>> Begin DATASET SECTION

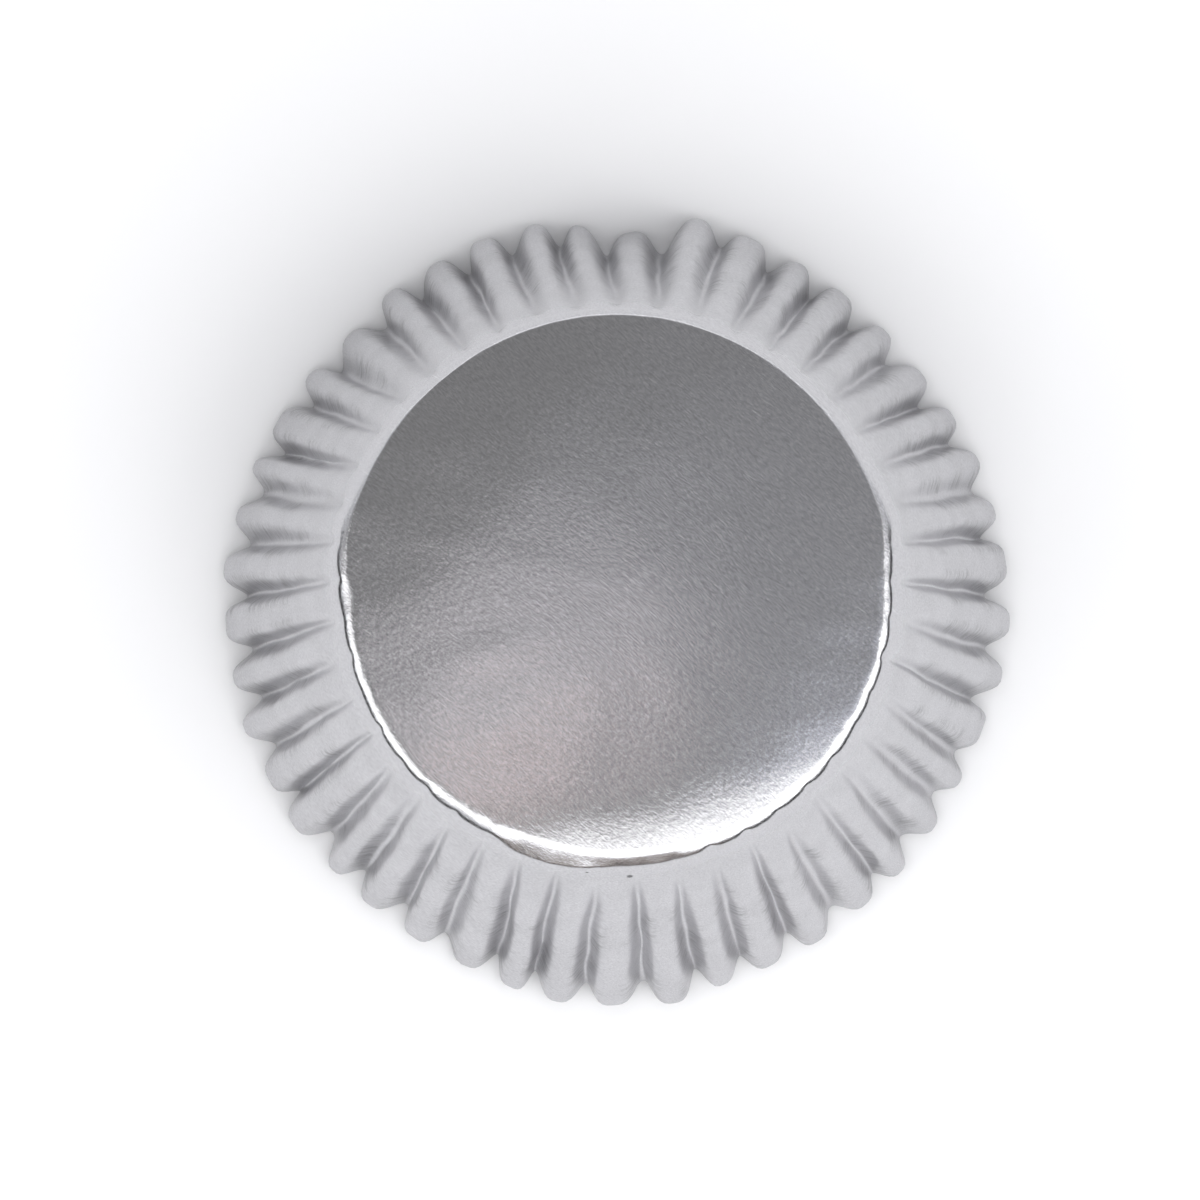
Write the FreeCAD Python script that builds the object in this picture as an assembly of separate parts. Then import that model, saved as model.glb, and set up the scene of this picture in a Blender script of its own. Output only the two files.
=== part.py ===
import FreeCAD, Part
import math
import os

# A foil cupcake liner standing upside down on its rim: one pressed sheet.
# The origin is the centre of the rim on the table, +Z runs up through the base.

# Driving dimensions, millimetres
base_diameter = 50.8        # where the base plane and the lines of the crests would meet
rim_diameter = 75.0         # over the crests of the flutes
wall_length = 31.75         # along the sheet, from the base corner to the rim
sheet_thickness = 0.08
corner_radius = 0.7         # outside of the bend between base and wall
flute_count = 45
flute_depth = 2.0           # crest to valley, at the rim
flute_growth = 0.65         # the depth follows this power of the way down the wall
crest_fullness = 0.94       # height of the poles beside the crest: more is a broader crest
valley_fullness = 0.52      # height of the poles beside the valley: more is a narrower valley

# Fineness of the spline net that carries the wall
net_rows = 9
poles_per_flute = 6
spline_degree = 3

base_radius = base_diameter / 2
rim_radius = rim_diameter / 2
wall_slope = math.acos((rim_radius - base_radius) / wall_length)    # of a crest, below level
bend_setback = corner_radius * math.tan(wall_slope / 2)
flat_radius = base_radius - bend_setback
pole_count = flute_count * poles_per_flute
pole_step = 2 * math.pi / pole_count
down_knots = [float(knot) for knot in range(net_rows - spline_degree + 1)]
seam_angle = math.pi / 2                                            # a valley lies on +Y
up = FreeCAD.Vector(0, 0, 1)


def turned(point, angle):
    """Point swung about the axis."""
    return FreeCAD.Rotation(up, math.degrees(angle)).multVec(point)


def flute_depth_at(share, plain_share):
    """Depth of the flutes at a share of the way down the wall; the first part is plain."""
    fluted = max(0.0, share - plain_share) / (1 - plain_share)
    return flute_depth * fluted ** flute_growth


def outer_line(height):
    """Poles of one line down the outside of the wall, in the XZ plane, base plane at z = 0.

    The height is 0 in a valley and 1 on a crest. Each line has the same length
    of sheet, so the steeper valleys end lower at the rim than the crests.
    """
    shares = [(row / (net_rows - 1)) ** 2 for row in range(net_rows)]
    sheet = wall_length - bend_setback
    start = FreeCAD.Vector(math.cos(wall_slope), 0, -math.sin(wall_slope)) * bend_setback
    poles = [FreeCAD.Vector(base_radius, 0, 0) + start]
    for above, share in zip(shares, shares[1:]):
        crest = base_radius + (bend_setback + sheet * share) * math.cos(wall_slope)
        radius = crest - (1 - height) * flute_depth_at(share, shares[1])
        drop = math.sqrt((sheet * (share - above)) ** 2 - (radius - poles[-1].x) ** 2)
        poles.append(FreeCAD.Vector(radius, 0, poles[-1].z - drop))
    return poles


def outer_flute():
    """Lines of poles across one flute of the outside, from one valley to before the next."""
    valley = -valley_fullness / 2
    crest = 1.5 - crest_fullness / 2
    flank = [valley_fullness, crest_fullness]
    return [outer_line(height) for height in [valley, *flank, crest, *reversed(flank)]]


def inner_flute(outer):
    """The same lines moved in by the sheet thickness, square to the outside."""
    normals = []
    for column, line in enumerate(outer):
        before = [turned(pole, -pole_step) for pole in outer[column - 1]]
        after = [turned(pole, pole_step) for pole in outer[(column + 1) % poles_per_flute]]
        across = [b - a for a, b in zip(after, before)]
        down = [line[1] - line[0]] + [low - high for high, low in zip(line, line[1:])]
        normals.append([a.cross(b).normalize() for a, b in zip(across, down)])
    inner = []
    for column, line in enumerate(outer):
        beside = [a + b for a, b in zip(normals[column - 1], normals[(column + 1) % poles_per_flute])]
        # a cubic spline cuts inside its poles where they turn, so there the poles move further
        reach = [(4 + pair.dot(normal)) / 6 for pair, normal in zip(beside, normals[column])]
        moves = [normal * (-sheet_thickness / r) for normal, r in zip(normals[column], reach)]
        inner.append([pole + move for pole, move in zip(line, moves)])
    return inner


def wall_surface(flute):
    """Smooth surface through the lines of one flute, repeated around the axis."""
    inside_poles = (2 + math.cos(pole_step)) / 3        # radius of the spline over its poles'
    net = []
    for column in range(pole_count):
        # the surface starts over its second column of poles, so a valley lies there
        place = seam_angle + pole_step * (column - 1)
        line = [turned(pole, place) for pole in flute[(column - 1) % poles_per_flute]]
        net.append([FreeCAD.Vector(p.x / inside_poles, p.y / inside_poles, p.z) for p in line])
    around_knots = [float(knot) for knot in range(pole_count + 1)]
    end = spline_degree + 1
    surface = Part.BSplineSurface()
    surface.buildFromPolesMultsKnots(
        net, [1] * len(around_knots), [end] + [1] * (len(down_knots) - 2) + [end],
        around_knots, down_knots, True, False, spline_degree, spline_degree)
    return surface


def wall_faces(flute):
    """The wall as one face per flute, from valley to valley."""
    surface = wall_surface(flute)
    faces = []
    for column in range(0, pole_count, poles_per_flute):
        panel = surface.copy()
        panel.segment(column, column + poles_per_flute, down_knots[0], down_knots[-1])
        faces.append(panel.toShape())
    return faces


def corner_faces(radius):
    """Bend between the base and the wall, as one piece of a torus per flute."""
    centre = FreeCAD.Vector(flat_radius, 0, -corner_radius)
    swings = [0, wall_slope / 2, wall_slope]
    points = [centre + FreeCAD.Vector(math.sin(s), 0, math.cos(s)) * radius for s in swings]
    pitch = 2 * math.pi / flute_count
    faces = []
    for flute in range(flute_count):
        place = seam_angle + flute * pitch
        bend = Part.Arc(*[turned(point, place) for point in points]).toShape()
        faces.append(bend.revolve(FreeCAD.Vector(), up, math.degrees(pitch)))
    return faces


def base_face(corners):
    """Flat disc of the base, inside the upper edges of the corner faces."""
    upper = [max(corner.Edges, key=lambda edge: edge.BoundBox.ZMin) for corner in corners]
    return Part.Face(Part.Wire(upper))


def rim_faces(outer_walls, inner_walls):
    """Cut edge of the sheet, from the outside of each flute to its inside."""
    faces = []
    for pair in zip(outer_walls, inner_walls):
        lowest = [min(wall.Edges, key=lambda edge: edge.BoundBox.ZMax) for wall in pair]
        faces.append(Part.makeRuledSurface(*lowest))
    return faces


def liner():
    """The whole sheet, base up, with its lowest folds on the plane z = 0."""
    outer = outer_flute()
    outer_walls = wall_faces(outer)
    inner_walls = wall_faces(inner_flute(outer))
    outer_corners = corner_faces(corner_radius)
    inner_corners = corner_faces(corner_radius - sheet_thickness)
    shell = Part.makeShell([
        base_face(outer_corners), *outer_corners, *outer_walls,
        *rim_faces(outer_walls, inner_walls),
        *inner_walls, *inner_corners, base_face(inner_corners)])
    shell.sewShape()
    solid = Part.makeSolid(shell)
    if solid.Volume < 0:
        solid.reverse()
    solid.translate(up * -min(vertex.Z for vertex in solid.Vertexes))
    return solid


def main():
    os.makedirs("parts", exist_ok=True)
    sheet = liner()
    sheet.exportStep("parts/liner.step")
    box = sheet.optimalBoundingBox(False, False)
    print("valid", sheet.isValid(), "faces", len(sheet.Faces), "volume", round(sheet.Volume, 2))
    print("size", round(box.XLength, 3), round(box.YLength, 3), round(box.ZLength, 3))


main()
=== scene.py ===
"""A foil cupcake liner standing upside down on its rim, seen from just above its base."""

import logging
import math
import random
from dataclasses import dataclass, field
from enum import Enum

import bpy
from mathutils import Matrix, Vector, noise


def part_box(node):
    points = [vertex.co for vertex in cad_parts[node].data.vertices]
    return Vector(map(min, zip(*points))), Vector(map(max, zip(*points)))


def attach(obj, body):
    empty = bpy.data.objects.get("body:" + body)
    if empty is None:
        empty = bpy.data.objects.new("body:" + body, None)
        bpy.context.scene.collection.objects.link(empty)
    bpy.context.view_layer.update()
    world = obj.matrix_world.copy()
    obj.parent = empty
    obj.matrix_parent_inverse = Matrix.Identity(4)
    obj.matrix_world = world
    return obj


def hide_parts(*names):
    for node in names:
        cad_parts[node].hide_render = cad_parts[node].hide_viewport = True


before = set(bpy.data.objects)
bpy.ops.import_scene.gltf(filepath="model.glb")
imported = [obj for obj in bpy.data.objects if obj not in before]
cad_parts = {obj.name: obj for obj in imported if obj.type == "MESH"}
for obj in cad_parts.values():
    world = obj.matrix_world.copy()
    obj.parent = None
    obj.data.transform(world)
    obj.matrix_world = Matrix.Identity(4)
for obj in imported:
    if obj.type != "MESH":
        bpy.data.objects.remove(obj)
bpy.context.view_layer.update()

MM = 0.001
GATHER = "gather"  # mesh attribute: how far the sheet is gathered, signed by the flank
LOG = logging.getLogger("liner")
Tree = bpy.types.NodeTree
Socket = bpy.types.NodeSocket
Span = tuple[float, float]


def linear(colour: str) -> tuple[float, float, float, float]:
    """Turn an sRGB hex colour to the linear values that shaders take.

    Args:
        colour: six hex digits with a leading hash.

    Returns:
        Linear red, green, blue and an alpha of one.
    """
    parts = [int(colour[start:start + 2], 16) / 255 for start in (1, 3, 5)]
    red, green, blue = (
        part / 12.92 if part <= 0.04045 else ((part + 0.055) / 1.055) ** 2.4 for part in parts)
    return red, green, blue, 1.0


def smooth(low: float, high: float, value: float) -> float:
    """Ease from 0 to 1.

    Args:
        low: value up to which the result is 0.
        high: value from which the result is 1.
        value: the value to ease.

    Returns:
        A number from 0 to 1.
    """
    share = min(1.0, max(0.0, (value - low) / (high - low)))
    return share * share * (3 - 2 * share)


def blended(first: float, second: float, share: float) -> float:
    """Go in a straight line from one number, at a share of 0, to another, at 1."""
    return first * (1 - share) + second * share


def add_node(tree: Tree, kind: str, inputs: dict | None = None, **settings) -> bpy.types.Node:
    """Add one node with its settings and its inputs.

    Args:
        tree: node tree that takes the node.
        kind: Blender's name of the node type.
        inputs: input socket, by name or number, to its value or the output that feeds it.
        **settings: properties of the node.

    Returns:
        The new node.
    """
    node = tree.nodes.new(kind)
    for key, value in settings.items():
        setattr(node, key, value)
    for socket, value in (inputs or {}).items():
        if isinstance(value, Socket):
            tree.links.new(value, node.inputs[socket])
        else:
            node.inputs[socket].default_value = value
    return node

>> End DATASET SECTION

(GIVEN TASK) Quote exactly the first line of the data and every line after it through the one holding "spline_degree = 3".

(RESPONSE)
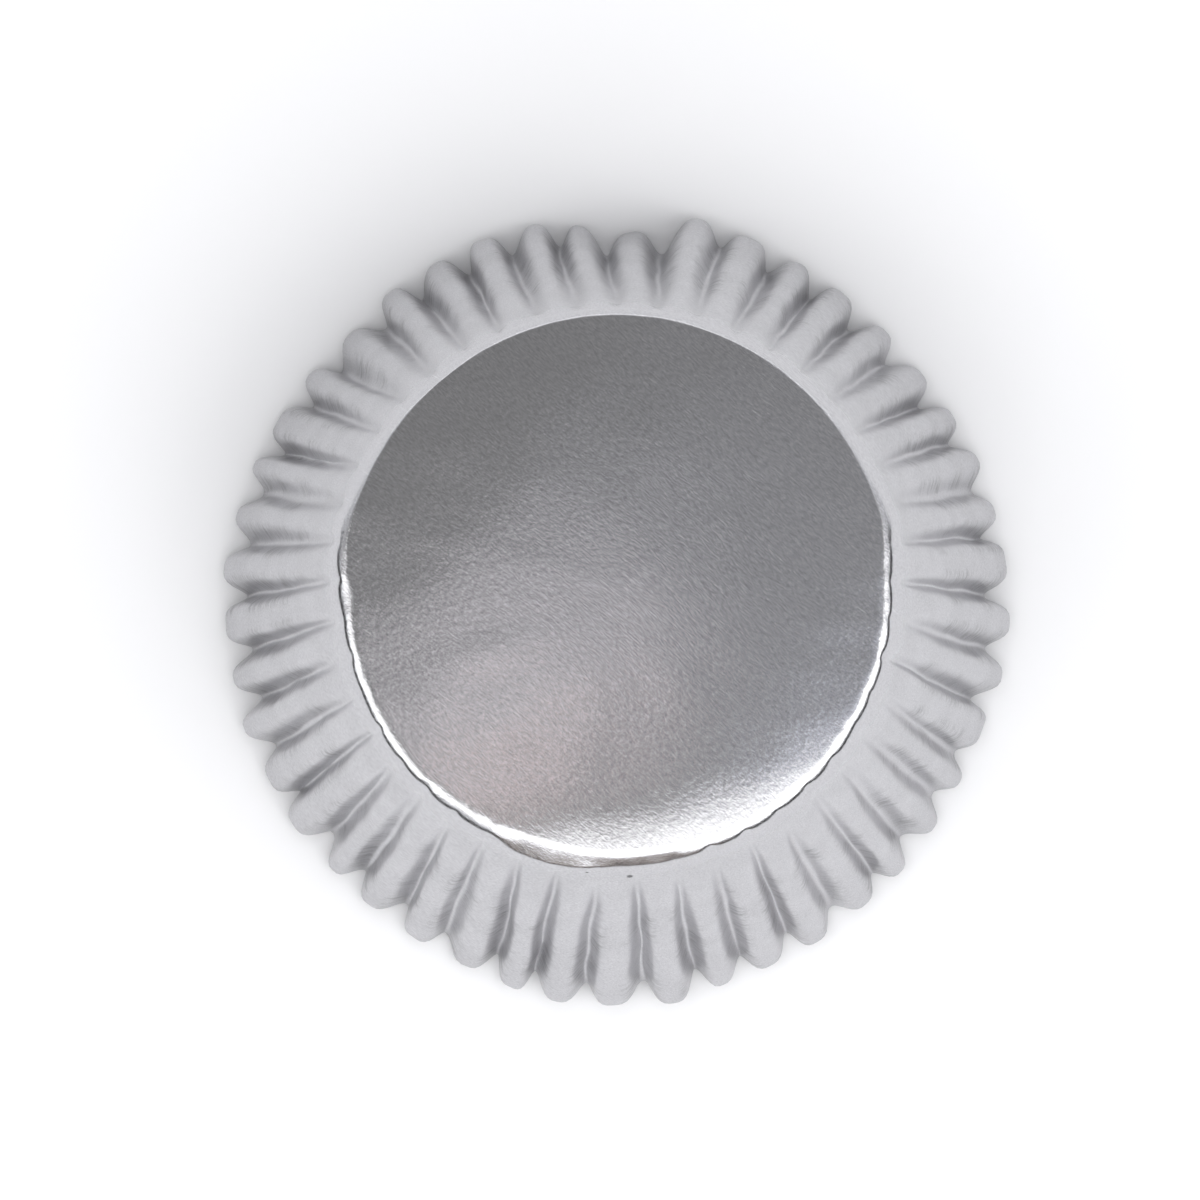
Write the FreeCAD Python script that builds the object in this picture as an assembly of separate parts. Then import that model, saved as model.glb, and set up the scene of this picture in a Blender script of its own. Output only the two files.
=== part.py ===
import FreeCAD, Part
import math
import os

# A foil cupcake liner standing upside down on its rim: one pressed sheet.
# The origin is the centre of the rim on the table, +Z runs up through the base.

# Driving dimensions, millimetres
base_diameter = 50.8        # where the base plane and the lines of the crests would meet
rim_diameter = 75.0         # over the crests of the flutes
wall_length = 31.75         # along the sheet, from the base corner to the rim
sheet_thickness = 0.08
corner_radius = 0.7         # outside of the bend between base and wall
flute_count = 45
flute_depth = 2.0           # crest to valley, at the rim
flute_growth = 0.65         # the depth follows this power of the way down the wall
crest_fullness = 0.94       # height of the poles beside the crest: more is a broader crest
valley_fullness = 0.52      # height of the poles beside the valley: more is a narrower valley

# Fineness of the spline net that carries the wall
net_rows = 9
poles_per_flute = 6
spline_degree = 3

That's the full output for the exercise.